Entity resolution in PyTorch
Train a classifier to find entity matching between two sources.
https://rs9000.github.io/assets/docs/slide.pdf
This model require GloVe or another word embedding
https://nlp.stanford.edu/projects/glove/
usage: train.py [-args]
arguments:
--source1 Source file 1
--source2 Source file 2
--separator Char separator in CSV source files
--n_attrs Number of attributes in sources files
--mapping Partial ground truth mapping of sources files
--blocking_size Window size of the blocking method (Sorted Neighbourhood)
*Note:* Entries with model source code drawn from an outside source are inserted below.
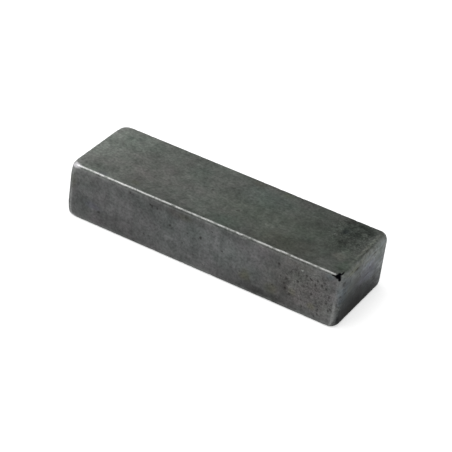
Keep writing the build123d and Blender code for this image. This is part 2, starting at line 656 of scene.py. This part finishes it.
# Soft stains that only the end faces take.
END_STAINS = (
    ("end bloom", (28.5, 6, 9.5), (3.5, 12, 7.5), (1.50, 1.50, 1.53)),
    ("end shade", (28.3, -4, 0), (6, 16, 10.5), (0.12, 0.12, 0.125)),
    ("end foot shade", (28.3, 3.9, 0.4), (5, 5.0, 4.2), (0.42, 0.42, 0.43)),
    ("end toe shade", (28.3, -1.6, 0.2), (5, 7.6, 3.8), (0.50, 0.50, 0.50)),
    ("end far glow", (28.3, 7.6, 4.0), (5, 3.4, 3.8), (1.46, 1.45, 1.46)),
    ("end olive", (28.0, -4, 10.5), (3.0, 5, 1.2), (1.02, 0.98, 0.84)),
    ("end lilac", (28.3, 1.5, 6.6), (4.0, 5.5, 3.2), (1.0, 0.98, 1.11)),
    ("end blue", (28.2, -7.4, 6.6), (4.0, 2.2, 4.2), (0.91, 0.985, 1.06)),
    ("end pale band", (28.3, -0.2, 7.8), (4.0, 2.6, 1.6), (1.22, 1.21, 1.22)),
    ("end pale band, far part", (28.3, 4.3, 5.0), (4.0, 2.0, 1.4), (1.07, 1.07, 1.08)),
    ("end dim rim", (28.3, 4.2, 8.5), (4.0, 2.8, 2.6), (0.91, 0.925, 0.90)),
    ("end far rim", (28.3, 7.2, 9.3), (4.0, 1.4, 1.2), (1.24, 1.24, 1.20)),
    ("end near rim", (28.3, -6.9, 8.6), (4.0, 2.2, 1.8), (0.84, 0.84, 0.84)),
    ("end olive foot", (28.3, -4.4, 1.7), (4.0, 1.6, 1.4), (1.05, 1.03, 0.86)),
)

# Thin or small marks that lie just where they are put.
MARKS = (
    ("white fleck", (20.25, -9.05, 9.1), (0.27, 0.6, 0.30), (2.9, 3.0, 3.0)),
    ("light ridge by the end", (26.88, 1.5, 11.0), (0.34, 9.5, 0.8), (1.58, 1.57, 1.50)),
    ("dark line by the end", (27.38, 1.0, 10.96), (0.21, 5.0, 0.5), (0.60, 0.58, 0.55)),
    ("pale rim of the end edge", (27.80, -0.8, 10.66), (0.32, 7.6, 0.32), (1.20, 1.19, 1.17)),
    ("end streak", (28.0, -3.6, 10.0), (0.9, 1.4, 0.33), (0.27, 0.25, 0.20)),
    ("end streak, heart", (28.0, -3.5, 10.0), (0.9, 0.7, 0.28), (0.50, 0.48, 0.40)),
    ("faint end streak", (28.0, 3.3, 9.8), (0.9, 1.3, 0.4), (0.56, 0.56, 0.53)),
    ("dark blot by the star", (27.9, -8.1, 9.35), (0.9, 0.8, 0.8), (0.42, 0.42, 0.42)),
    ("dash under the nicks", (8.5, -9.0, 10.60), (0.9, 0.5, 0.13), (1.9, 1.9, 1.85)),
    ("second dash", (12.0, -9.0, 10.36), (0.7, 0.5, 0.12), (1.8, 1.8, 1.75)),
    ("third dash", (17.7, -9.0, 10.42), (0.9, 0.5, 0.12), (1.7, 1.7, 1.65)),
    ("blue patch by the star", (25.6, -9.0, 10.1), (1.3, 1.0, 0.8), (0.96, 1.04, 1.08)),
    ("blue patch on the corner", (27.6, -8.8, 7.8), (0.9, 0.9, 1.8), (0.95, 1.0, 1.05)),
)

# Black scale in a star at one corner, over the bright edge: part of it, centre and reach, in mm.
SCALE_STAR = (
    ("heart", (26.80, -8.66, 10.64), (0.72, 0.68, 0.54)),
    ("shoulder", (26.88, -8.34, 10.92), (0.42, 0.52, 0.45)),
    ("arm along the long edge", (26.2, -8.88, 10.66), (0.70, 0.26, 0.15)),
    ("arm along the end edge", (27.20, -7.80, 10.98), (0.16, 0.84, 0.30)),
    ("arm down the corner", (27.26, -8.88, 10.36), (0.38, 0.40, 0.60)),
)


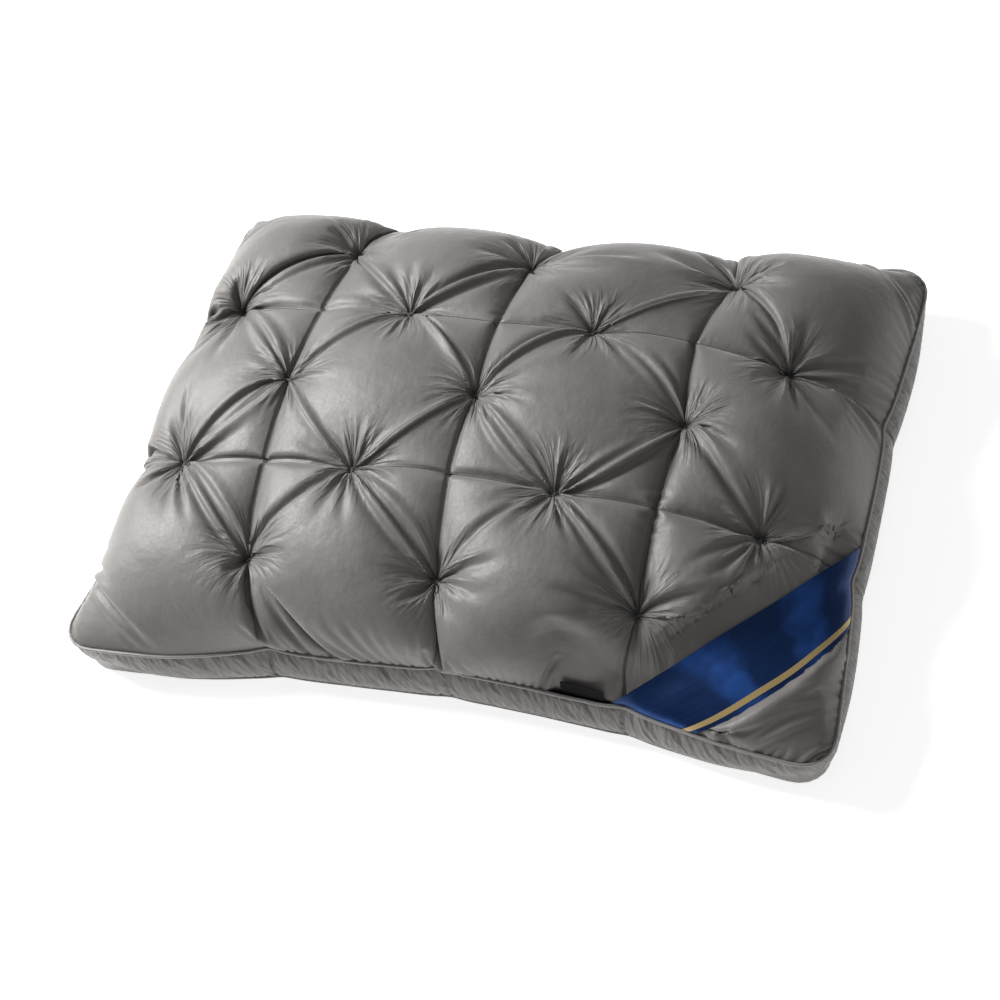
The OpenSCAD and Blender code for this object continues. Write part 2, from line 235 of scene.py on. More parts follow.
EDGE_SLOPE = 1.7
EDGE_REACH = 34
FILL_DEPTH = 4.0
CUSHION = 24.0
edge_line = np.concatenate([along_side(k, np.linspace(0, 1, 600))[0] for k in range(4)]).T
filling = Relief(np.array([*edge_line, np.full(edge_line.shape[1], upper_z)]), low_wins=True)
filling.spread(EDGE_REACH, EDGE_SLOPE)
grid_y, grid_x = np.indices(filling.z.shape) * GRID + filling.low[::-1, None, None]
tile_x = np.abs(np.sin(math.pi * np.interp(grid_x, SEAMS_X, np.arange(COLUMNS + 1))))
tile_y = np.abs(np.sin(math.pi * np.interp(grid_y, SEAMS_Y, np.arange(ROWS + 1))))
cushion = CUSHION * (tile_x * tile_y) ** 0.45
filling.z = np.minimum(filling.z, dome(grid_x, grid_y) + cushion) - FILL_DEPTH

# %% [markdown]
# ## A small cloth solver
# The cloth is a grid of points. Each step moves them on, pushes them out along the cloth's own face, and
# then draws every thread of the grid back to its cut length, so spare cloth has to fold. It is written
# here because a tufted panel needs the gathers at its ties, which a plain cloth modifier doesn't make.

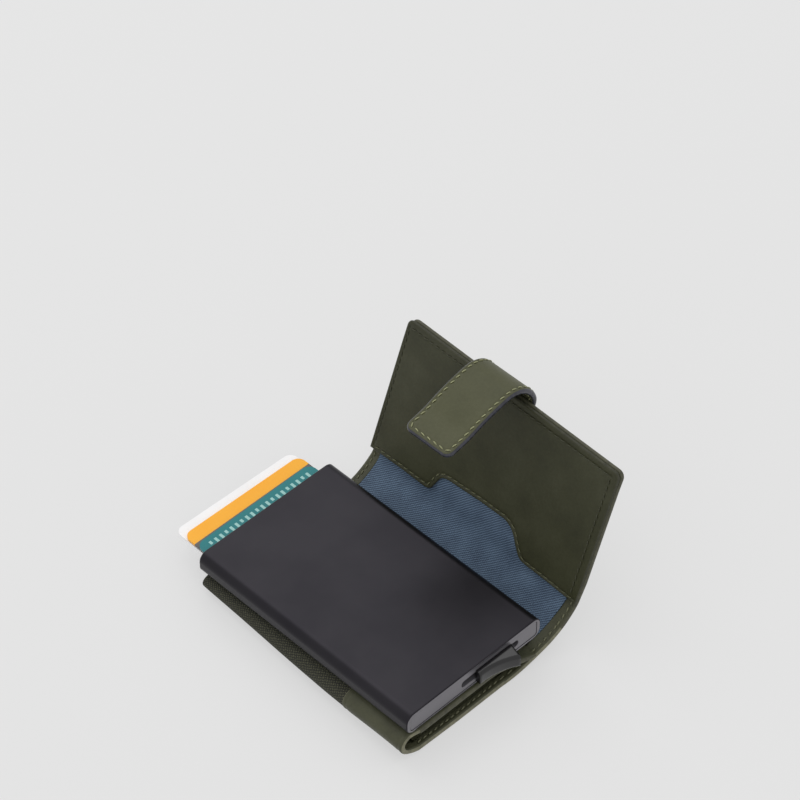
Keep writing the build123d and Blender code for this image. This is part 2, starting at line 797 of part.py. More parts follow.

--blocking_attr Attributes of blocking
--word_embed Word embedding file
--word_embed_size Word embedding vector size
--save_model Save trained model
--load_model Load pre-trained model
usage: merge_csv.py [-args]
arguments:
--source1 Source file 1
--source2 Source file 2
--output_file Output file
--separator Char separator in CSV source files
--n_attrs Number of attributes in sources files
--blocking_size Window size of the blocking method (Sorted Neighbourhood)
--blocking_attr Attributes of blocking
--word_embed Word embedding file
--word_embed_size Word embedding vector size
--load_model Load pre-trained model
Loading Glove Model...
...Done! 400001 words loaded!
NLP(
(fc1): Linear(in_features=5, out_features=50, bias=True)
(fc2): Linear(in_features=50, out_features=2, bias=True)
(probs): LogSoftmax()
)
Start training...
Epoch: 0
Tot Loss: 3.6684898769376177
Accuracy: 0.6945840312674484
#True Positive: 8 #FP: 138
#True Negative: 1236 #FN 409
....
Epoch: 10
Tot Loss: 0.20634120076961332
Accuracy: 0.954215522054718
#True Positive: 381 #FP: 46
#True Negative: 1328 #FN 36
Loading Glove Model...
...Done! 400001 words loaded!
Start Merging... (it may take a while)
Found: 1580 duplicates
Merging files....
Done!
File created: clean_table.csv